If you have been eagerly awaiting the fall season to fully embrace cooler temperatures, pumpkins and hot apple cider, you are probably a tad-bit disappointed in the lack of vibrant fall foliage topping Wichita’s trees.
If trees were the only indicator of what season we are in, it would be obvious fall has not yet come to Wichita.
You can blame mother nature — or Kansas.
“In a lot of areas people will already be seeing fall colors at this time,” Matthew McKernan, Sedgwick County’s horticulture extension agent, said. “But it’s import for us to define normal for Kansas.”
And there really isn’t a normal. In recent years, McKernan said fall color has began as early as mid-October to as late as mid-November, so it is hard for him to confidently say if this late-coming color — if any color at all is coming — is normal.
What’s causing this delay?
Several factors influence fall color, but weather plays the largest role, McKernan said.
It involves not just current temperature, but also weather from earlier in the growing season and throughout the spring and summer months.

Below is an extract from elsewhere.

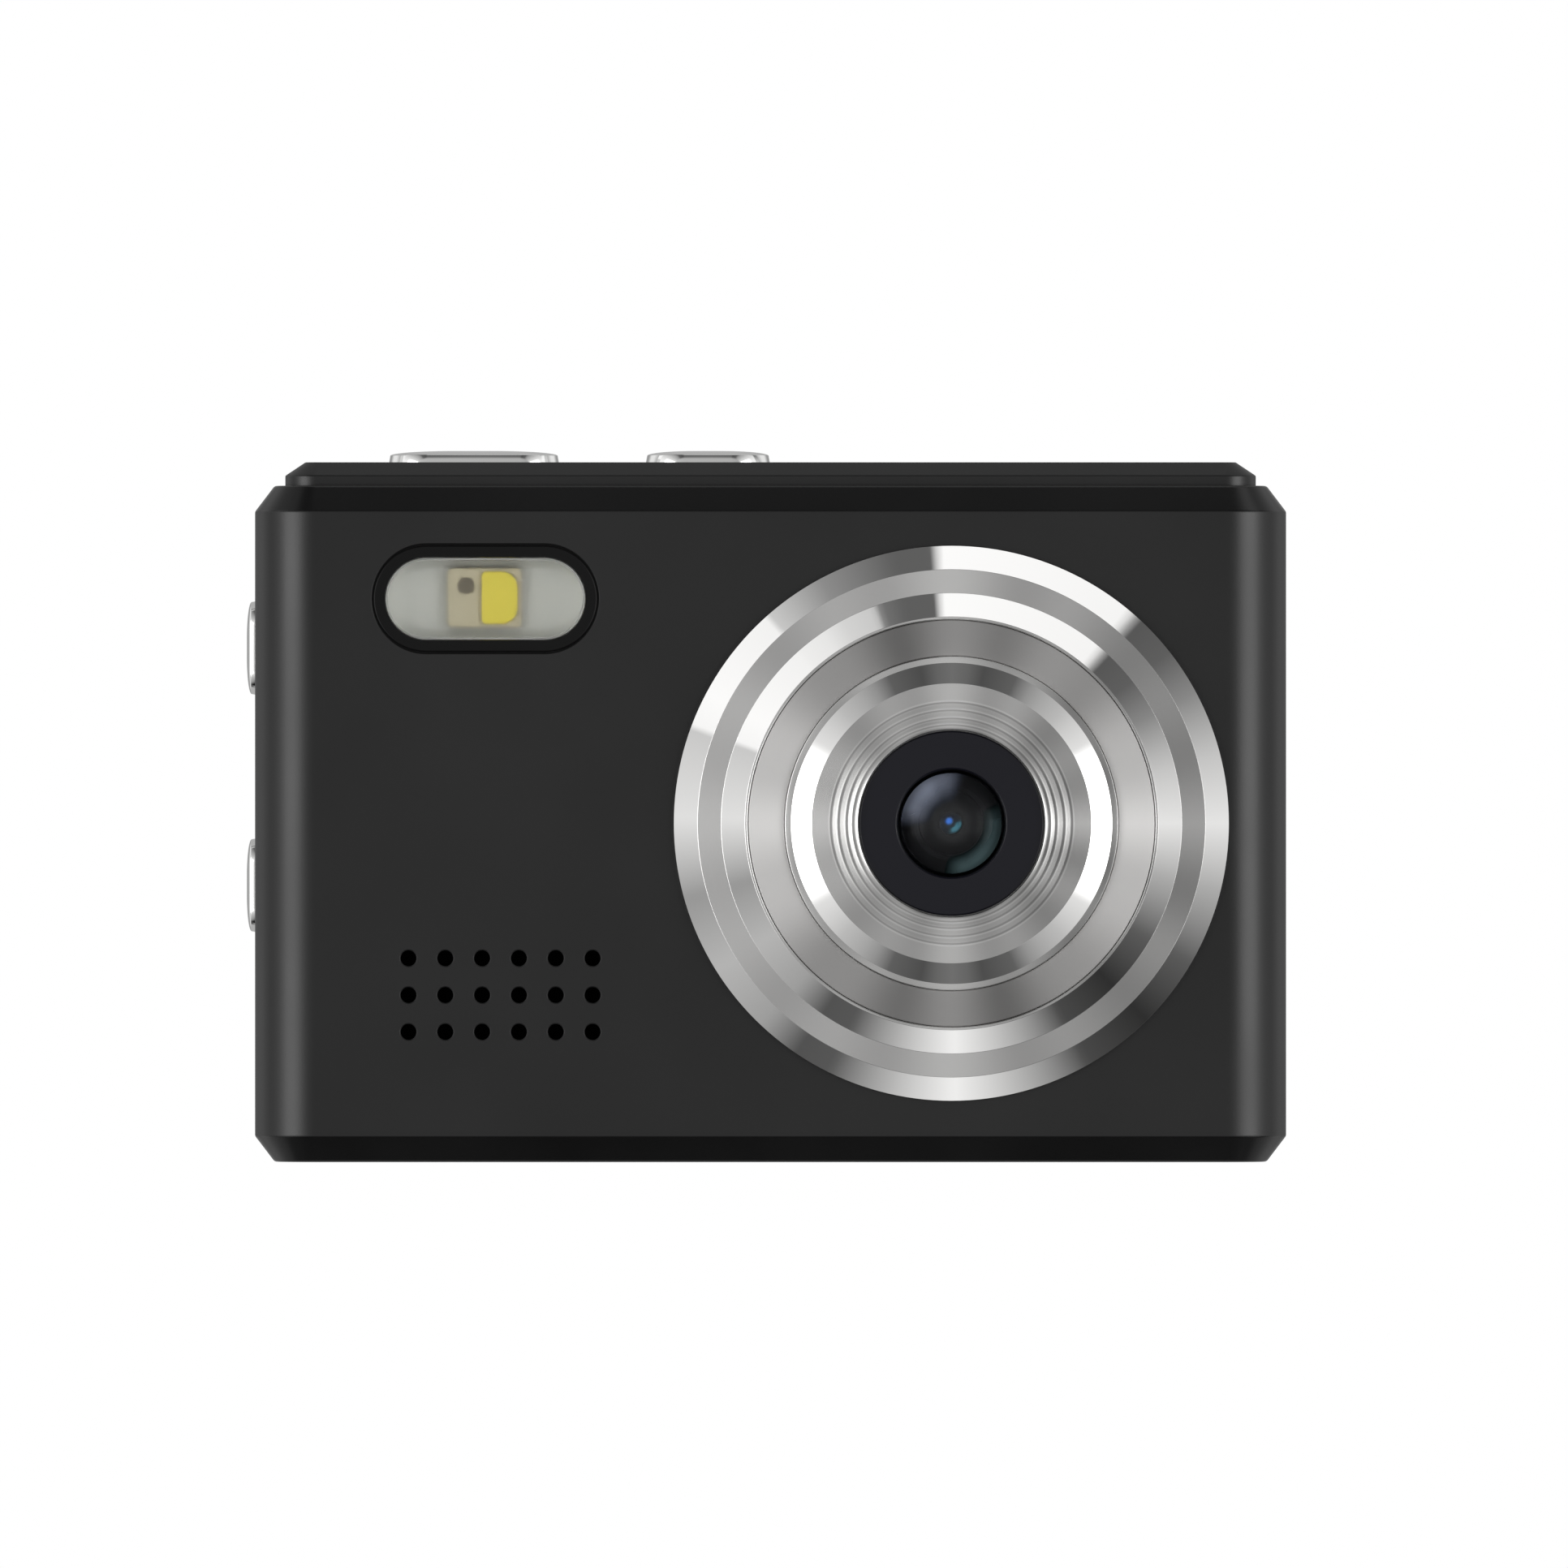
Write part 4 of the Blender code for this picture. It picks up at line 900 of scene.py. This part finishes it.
def dish_ring():
    """The inner ring: a lip, a polished bevel and a brushed floor with grooves in it."""
    grooves = []
    for radius in GROOVES:
        height = dish_height(radius)
        grooves += [(radius + 0.13, height), (radius, height - GROOVE_DEPTH), (radius - 0.13, height)]
    profile = [
        (15.8, 2.3), (15.8, 3.3), (14.84, 3.3), (14.84, 5.04), (14.79, 5.09), (14.28, 5.14),
        DISH_OUTER, *grooves, DISH_INNER, (8.35, 1.85), (6.9, 1.85), (6.9, 0.2), (13.0, 0.2),
    ]
    finishes = "chrome", "dish"
    ring = lens_part("ring_dish", profile, "lens_dish_ring", "spun_aluminium", *finishes, edge=0.05)
    finish_between(ring, 8.0, 12.4)
    finish_between(ring, 14.22, 14.86)


def cover_plate():
    """The black plate round the front glass."""
    profile = [(8.2, 1.95), (8.2, 2.8), (8.1, 2.9), (4.95, 2.9), (4.82, 2.75), (4.82, 1.95)]
    lens_part("plate_lens", profile, "lens_cover_plate", "gloss_black", "plate")


def cap_profile(radius, edge, sagitta, steps=10):
    """A spherical cap's outline, from its rim at height `edge` to its middle."""
    sphere = (radius * radius + sagitta * sagitta) / (2 * sagitta)
    made = []
    for step in range(steps + 1):
        r = radius * (1 - step / steps)
        made.append((r, edge + math.sqrt(sphere * sphere - r * r) - (sphere - sagitta)))
    return made


def front_glass():
    """The domed front glass."""
    radius, rim, thickness = 4.48, 1.35, 0.5
    outer = cap_profile(radius, rim, 1.2)
    inner = [(r * 0.97, height - thickness) for r, height in cap_profile(radius, rim, 1.15)]
    lens_part(
        "glass_front", [*reversed(inner), *outer], "lens_front_element", "coated_glass", "glass",
        edge=0.02, steps=96, closed=False,
    )


def barrel():
    """The dark tube behind the glass, the stop in it, and the bead in the stop with its painted reflections.
    """
    tube = [
        (4.78, 1.5), (5.95, 1.5), (5.95, -7.8), (1.1, -7.8), (1.1, -3.2), (2.98, -3.2), (2.98, -0.75),
        (3.33, -0.7), (4.62, 0.35),
    ]
    lens_part("tube_lens", tube, "lens_barrel", "matt_black", "tube", edge=0.05, steps=96)
    stop = [(2.9, -2.2), (2.9, -1.25), (2.8, -1.15), (2.62, -1.25), (1.15, -1.7), (1.05, -1.8), (1.05, -2.2)]
    lens_part("stop_plate", stop, "lens_inner_element", "matt_black", "stop", edge=0.03, steps=96)
    bead = forward([(0.0, -2.9), (1.0, -2.9), *cap_profile(1.0, -1.95, 0.14, 8)])
    made = lathe("bead_lens", bead, "Y", flat(LENS, "Y"), "bead", steps=48)
    use(made, "case", None)


# ---- flash


def flash_outline(grow):
    """The inside outline of the flash's rim, grown on all sides."""
    bezel = size("flash_bezel")
    return pill(bezel.x - 2 * FLASH_RIM, bezel.z - 2 * FLASH_RIM, flat(FLASH, "Y"), grow)


def flash_loft(name, start, steps, *finishes):
    """A solid through the flash's outline, from steps of (depth behind start, growth)."""
    return loft(name, [(start + depth, flash_outline(grow)) for depth, grow in steps], "Y", *finishes)


def flash_bezel():
    """The black rim, with a bevel round its front."""
    front, bevel = -0.05, 0.15
    steps = [(0.65, FLASH_RIM)]
    for angle in quarter_turn():
        inward = bevel * (1 - math.cos(angle))
        steps.append((front + bevel * (1 - math.sin(angle)), FLASH_RIM - inward))
    bezel = flash_loft("bezel_flash", FRONT_Y, steps, "flash_black")
    carve(bezel, flash_loft("well", FRONT_Y, ((-1.0, 0.3), (0.0, 0.12), (1.5, -0.05))))
    use(even_normals(bezel), "case", "flash_bezel")


def flash_window():
    start, end = FRONT_Y + 0.45, FRONT_Y + 1.3
    pane = prism("pane_flash", flash_outline(-0.12), "Y", start, end, "pane", edge=0.12)
    use(pane, "case", "flash_window")


def flash_bowl():
    """The white reflector."""
    low, high = span("flash_reflector")
    bowl = prism("bowl_flash", flash_outline(0.8), "Y", low.y, high.y, "white")
    carve(bowl, flash_loft("hollow", low.y, ((-1, -0.2), (1.2, -0.3), (2.3, -0.9))))
    use(even_normals(bowl), "case", "flash_reflector")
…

“The moisture in the summer months and temperatures going into the cooler season have a lot to do with the intensity of the fall colors we see,” said Lori Hong with Hong’s Landscape and Nursery. “When we have a summer where we don’t see moisture like we did, that intensity doesn’t happen.”

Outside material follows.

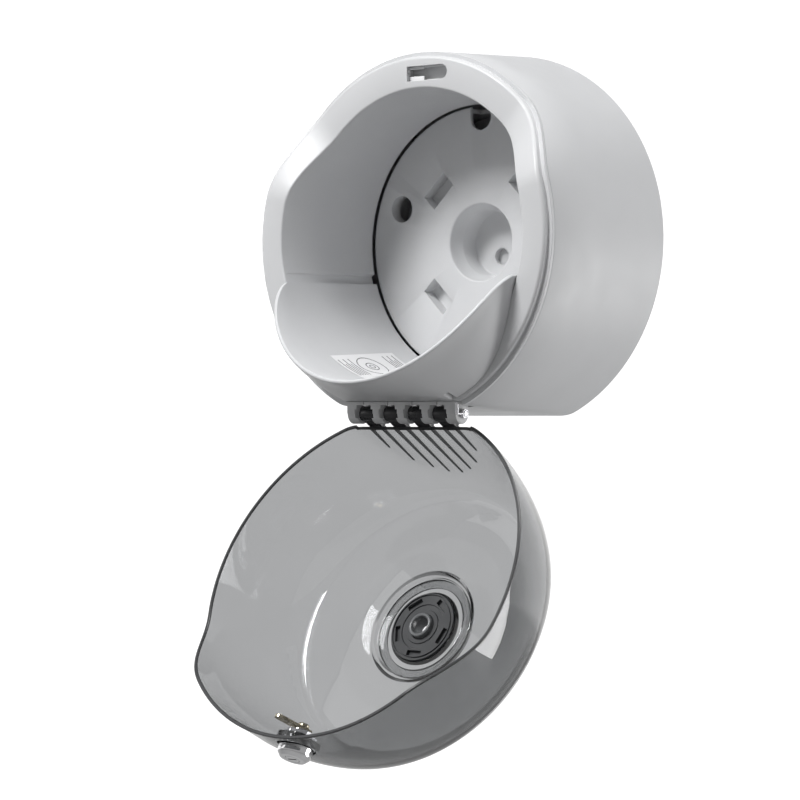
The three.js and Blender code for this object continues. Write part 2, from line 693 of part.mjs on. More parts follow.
// ---------- nozzle, in the closed cover's front ----------
const NOZZLE_FACE = COVER_DEPTH + DISH_RISE;
const DISC_RADIUS = 25.6;
const DISC_FLANGE_RADIUS = 30.5;
const TUBE_RADIUS = 9.1;
const TUBE_BORE = 6.4;

function nozzleDisc() {
  const inside = COVER_DEPTH - 0.5;
  const disc = revolve(
    [
      [TUBE_RADIUS + GAP, inside],
      [DISC_RADIUS, inside],
      [DISC_RADIUS, NOZZLE_FACE + GAP],
      [DISC_FLANGE_RADIUS, NOZZLE_FACE + GAP],
      [DISC_FLANGE_RADIUS - 0.8, NOZZLE_FACE + 2.3],
      [TUBE_RADIUS + GAP, NOZZLE_FACE + 2.3],
      [TUBE_RADIUS + GAP, inside],
    ],
    48,
  );
  const slotCount = 5;
  const slots = Array.from({ length: slotCount }, (_, i) => {
    const geometry = new THREE.BoxGeometry(11, 2.2, 3.2).translate(0, 0, 20.5);
    return solid(geometry.rotateY(radians((i * 360) / slotCount)).translate(0, -inside - 0.8, 0));
  });
  return disc.subtract(union(slots));
}

function nozzleTube() {
  return revolve(
    [
      [TUBE_BORE, 195.8],
      [TUBE_RADIUS, 195.8],
      [TUBE_RADIUS, NOZZLE_FACE + 2.8],
      [TUBE_RADIUS + 2.6, NOZZLE_FACE + 2.8],
      [TUBE_RADIUS + 2, NOZZLE_FACE + 4.4],
      [TUBE_BORE + 1, NOZZLE_FACE + 4.4],
      [TUBE_BORE, NOZZLE_FACE + 3.4],
      [TUBE_BORE, 195.8],
    ],
    32,
  );
}

function nozzleRetainer() {
  const inner = DISC_FLANGE_RADIUS + 0.5;
  return revolve(
    [
      [inner, NOZZLE_FACE + GAP],
      [DISH_RADIUS - 0.5, NOZZLE_FACE + GAP],
      [DISH_RADIUS - 1.5, NOZZLE_FACE + 2.8],
      [inner + 0.8, NOZZLE_FACE + 2.8],
      [inner, NOZZLE_FACE + 2],
      [inner, NOZZLE_FACE + GAP],
    ],
    48,
  );
}

// ---------- lock, in the closed cover's top ----------
const lockY = -LOCK_DEPTH;
const HEAD_TOP = LOCK_SEAT + 11;
const BARREL_END = 115.4;
const CAM_TOP = BARREL_END - 0.6;
const CAM_THICKNESS = 2;

function lockHousing() {
  const seat = LOCK_SEAT + GAP;
  const bore = PLUG_RADIUS + 0.15;
  return turned(
    [
      [bore, BARREL_END],
      [BARREL_RADIUS, BARREL_END],
      [BARREL_RADIUS, seat],
      [LOCK_FLANGE_RADIUS, seat],
      [LOCK_FLANGE_RADIUS, seat + 1],
      [LOCK_FLANGE_RADIUS - 0.9, seat + 1.4],
      [LOCK_FLANGE_RADIUS - 0.9, HEAD_TOP - 2.8],
      [9.4, HEAD_TOP],
      [bore, HEAD_TOP],
      [bore, BARREL_END],
    ],
    0,
    lockY,
    36,
  );
}

function lockNut() {
  const top = LOCK_SEAT - COVER_WALL - 1.5 - GAP;
  const bottom = top - 3.2;
  const hole = BARREL_RADIUS + 0.2;
  const inside = turned([[0, 90], [hole, 90], [hole, 150], [0, 150]], 0, lockY);
  const nut = new THREE.CylinderGeometry(11.4, 11.4, top - bottom, 6).rotateX(Math.PI / 2);
  return solid(nut.translate(0, lockY, (top + bottom) / 2)).subtract(inside);
}

function lockPlug() {
  const plug = turned(
    [
      [0, CAM_TOP + GAP],
      [PLUG_RADIUS, CAM_TOP + GAP],
      [PLUG_RADIUS, HEAD_TOP - 0.6],
      [PLUG_RADIUS - 0.6, HEAD_TOP],
      [0, HEAD_TOP],
    ],
    0,
    lockY,
  );
  const keyway = box(-3.5, 3.5, lockY - 0.7, lockY + 0.7, HEAD_TOP - 6, HEAD_TOP + 5);
  const screwHole = turned([[0, 100], [2, 100], [2, CAM_TOP + 7], [0, CAM_TOP + 7]], 0, lockY, 16);
  return plug.subtract(keyway).subtract(screwHole);
}

function lockCam() {
  const half = 3.7;
  const length = 23;
  const back = 5.5;
  const shape = new THREE.Shape();
  shape.moveTo(-half, -back);
  shape.lineTo(half, -back);
  shape.lineTo(half, length - half);
  shape.absarc(0, length - half, half, 0, Math.PI, false);
  shape.lineTo(-half, -back);
  const plate = planPrism(shape, CAM_TOP - CAM_THICKNESS, CAM_TOP);
  const hole = turned([[0, 100], [2.3, 100], [2.3, 130], [0, 130]], 0, 0, 20);
  const placed = plate.subtract(hole).rotate([0, 0, CAM_REST_ANGLE]);
  return placed.translate([0, lockY, 0]);
}

function camScrew() {
  const under = CAM_TOP - CAM_THICKNESS - GAP;
  return turned(
    [
      [0, under - 2.4],
      [3.4, under - 2.4],
      [4.2, under - 1.4],
      [4.2, under],
      [1.7, under],
      [1.7, CAM_TOP + 6],
      [0, CAM_TOP + 6],
    ],
    0,
    lockY,
    24,
  );
}

// ---------- assembly ----------
const group = new THREE.Group();

const base = new THREE.Group();
base.add(meshOf(drumHousing(), "drum_housing", greyPlastic));
base.add(meshOf(mountingPlate(), "mounting_plate", innerPlastic));
base.add(meshOf(frontFrame(), "front_frame", greyPlastic));
base.add(meshOf(rollTray(), "roll_tray", greyPlastic));
base.add(meshOf(strikePlate(), "strike_plate", paper));
base.add(meshOf(hingeBlock(), "hinge_block", greyPlastic));
base.add(meshOf(hingePin(), "hinge_pin", steel));
base.add(meshOf(hingeClip(), "hinge_clip", chrome));
base.add(meshOf(instructionLabel(), "instruction_label", paper));
screwPlaces.forEach((place, i) => base.add(meshOf(plateScrew(place), `plate_screw_${i + 1}`, steel)));
group.add(base);

// The cover's group turns about the hinge line, from closed to hanging open.
const cover = new THREE.Group();
cover.position.set(0, -HINGE_DEPTH, -HINGE_DROP);
cover.rotation.x = radians(OPEN_ANGLE);
const closed = new THREE.Group();
closed.position.set(0, HINGE_DEPTH, HINGE_DROP);
cover.add(closed);
closed.add(meshOf(coverShell(), "cover_shell", smokePlastic));
knuckleCentres.forEach((x, i) => closed.add(meshOf(hingeKnuckle(x, i), `hinge_knuckle_${i + 1}`, darkPlastic)));
closed.add(meshOf(nozzleRetainer(), "nozzle_retainer", darkPlastic));
closed.add(meshOf(nozzleDisc(), "nozzle_disc", nozzlePlastic));
closed.add(meshOf(nozzleTube(), "nozzle_tube", nozzlePlastic));
closed.add(meshOf(lockHousing(), "lock_housing", chrome));
closed.add(meshOf(lockNut(), "lock_nut", chrome));
closed.add(meshOf(lockPlug(), "lock_plug", chrome));
closed.add(meshOf(lockCam(), "lock_cam", nickel));
closed.add(meshOf(camScrew(), "cam_screw", nickel));
group.add(cover);

export default group;
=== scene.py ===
"""Looks of the centre-pull tissue dispenser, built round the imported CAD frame."""

import json
import math

import bmesh
import bpy
from mathutils import Matrix, Vector


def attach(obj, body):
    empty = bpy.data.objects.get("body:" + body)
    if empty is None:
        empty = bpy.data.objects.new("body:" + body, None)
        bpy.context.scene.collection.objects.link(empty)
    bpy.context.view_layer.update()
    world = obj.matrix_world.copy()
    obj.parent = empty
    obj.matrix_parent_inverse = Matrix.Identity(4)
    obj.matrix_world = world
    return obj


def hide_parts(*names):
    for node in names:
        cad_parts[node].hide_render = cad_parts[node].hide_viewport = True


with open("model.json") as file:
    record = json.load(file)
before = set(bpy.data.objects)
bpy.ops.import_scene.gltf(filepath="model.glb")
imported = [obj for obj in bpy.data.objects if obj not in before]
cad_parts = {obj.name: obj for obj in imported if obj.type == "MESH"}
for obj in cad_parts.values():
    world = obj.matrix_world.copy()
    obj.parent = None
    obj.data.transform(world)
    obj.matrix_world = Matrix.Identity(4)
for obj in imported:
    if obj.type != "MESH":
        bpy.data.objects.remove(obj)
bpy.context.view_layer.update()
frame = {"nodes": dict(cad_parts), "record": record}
MM = 0.001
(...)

The temperatures in Wichita are still not ideal for fall colors, McKernan and Hong said, and it is not getting cool enough at night.
As fall progresses, leaves develop a higher sugar content that then produces those intense colors, but the warmer nights are preventing that sugar from accumulating in the leaves.
“It’s just like humans eating lunch and using that energy to last until dinner,” McKernan said. The cooler temperatures would allow for saved sugar – or energy – to store in the leaves, resulting in color for us to see.
But without cool temperatures overnight, the sugars are transported down to the trunk and roots, leaving us without those vibrant leaves.
For the fall-colored pigments to show, mid-40 degrees or below are needed throughout the night, McKernan said. Recently, the temperature has still been in the upper 50s and mid 60s.
Will we see fall color?
Robb Lawson, meteorologist with the National Weather Service, predicted a “roller coaster” of up-and-down temperatures throughout the next week, with an average of 46 degrees and a high of 57 degrees.
Because of this, it is “very possible” leaves will begin to fall to the ground before they turn to their fall colors, leaving us without fall foliage in Wichita.
“Don’t give up yet,” McKernan said. “Fall is still on the way. Cooler night-time temps are bound to bring us more fall color.”
But hopefully it gets here soon, as the colors would only last until a frost or freeze.
“That would be the end of all color, so those leaves won’t last as long,” he said.